The military preparation is also escalating. Western defence sources in Kuwait said that British support aircraft had started arriving in Kuwait on Saturday with spare parts and support equipment for eight British Tornado bombers which are due to deploy in Kuwait today. Six US F-117A stealth bombers are also due in Kuwait which has agreed in principle to allow Western aircraft to operate from its territory.
But there are serious doubts about support outside London and Washington for any attacks.
Ms Albright said she was confident of support from Saudi Arabia. "I have confidence and trust that the Saudi government will support us if force is necessary," she said.
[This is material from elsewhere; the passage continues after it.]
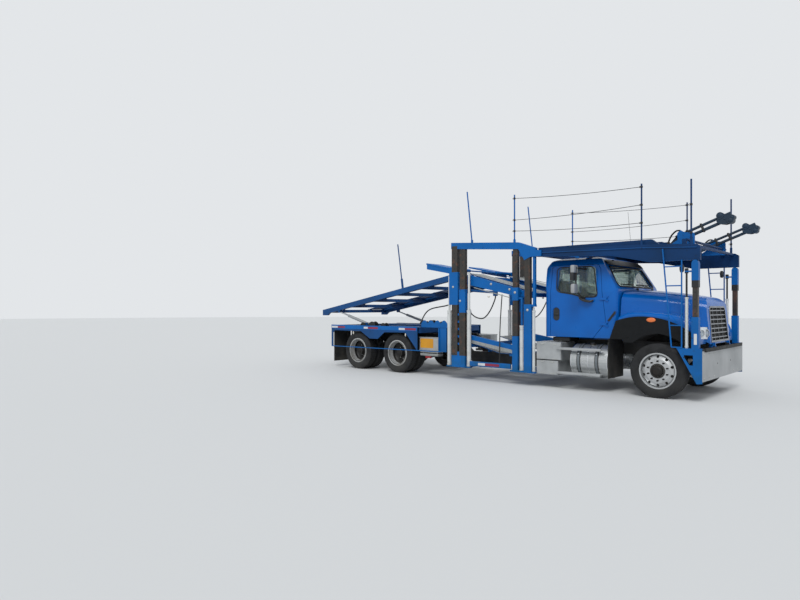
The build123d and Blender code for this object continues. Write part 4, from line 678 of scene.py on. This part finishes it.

But the Arab News quoted Prince Sultan, the Saudi Defence Minister, as saying that his country was much more critical of the move: "We'll not agree and we are against striking Iraq as a people and as a nation."
William Cohen, the US Defense Secretary, is due to meet King Fahd this week during a tour of six Gulf states.
Mr Cook said the statement of Saudi opposition would be studied with care. "We are not asking Saudi Arabia for the capacity to mount strike aircraft from Saudi Arabia," the Foreign Secretary said. "I don't know that there's that much difference in principle between us," he added. "I mean, I don't want to strike Iraq; I want an outcome which enables inspectors to get on with their vital job of stopping Saddam developing these arsenals of terror."
Tony Benn, the former Labour Cabinet minister, said yesterday that any massive air attack on Iraq would isolate London and Washington from the majority of world opinion, and would have the gravest consequences.
"Despite all that has been said about attempts to find a diplomatic solution," he said, "no American, or British minister has gone to Baghdad, unlike the Russian, French, Turkish and other governments, who have sent senior ministers for talks there." Mr Benn himself yesterday sent an appeal to Tariq Aziz, the Iraqi Deputy Prime Minister, asking him to explore possible solutions to the crisis.
He asked whether, if all UN sanctions, except for military equipment, were lifted at once, Iraq could immediately agree to allow UN inspectors to operate freely in accordance with the UN Security Council resolution.
The US has given no time limit for Saddam Hussein to comply with its demands, though The Independent reported last week that 17 February was a likely date. Asked how much time Saddam had to comply fully with UN resolutions, Ms Albright said: "It's not days and it's not months - it's in the weeks category. We want to make sure that we have explored all the diplomatic options."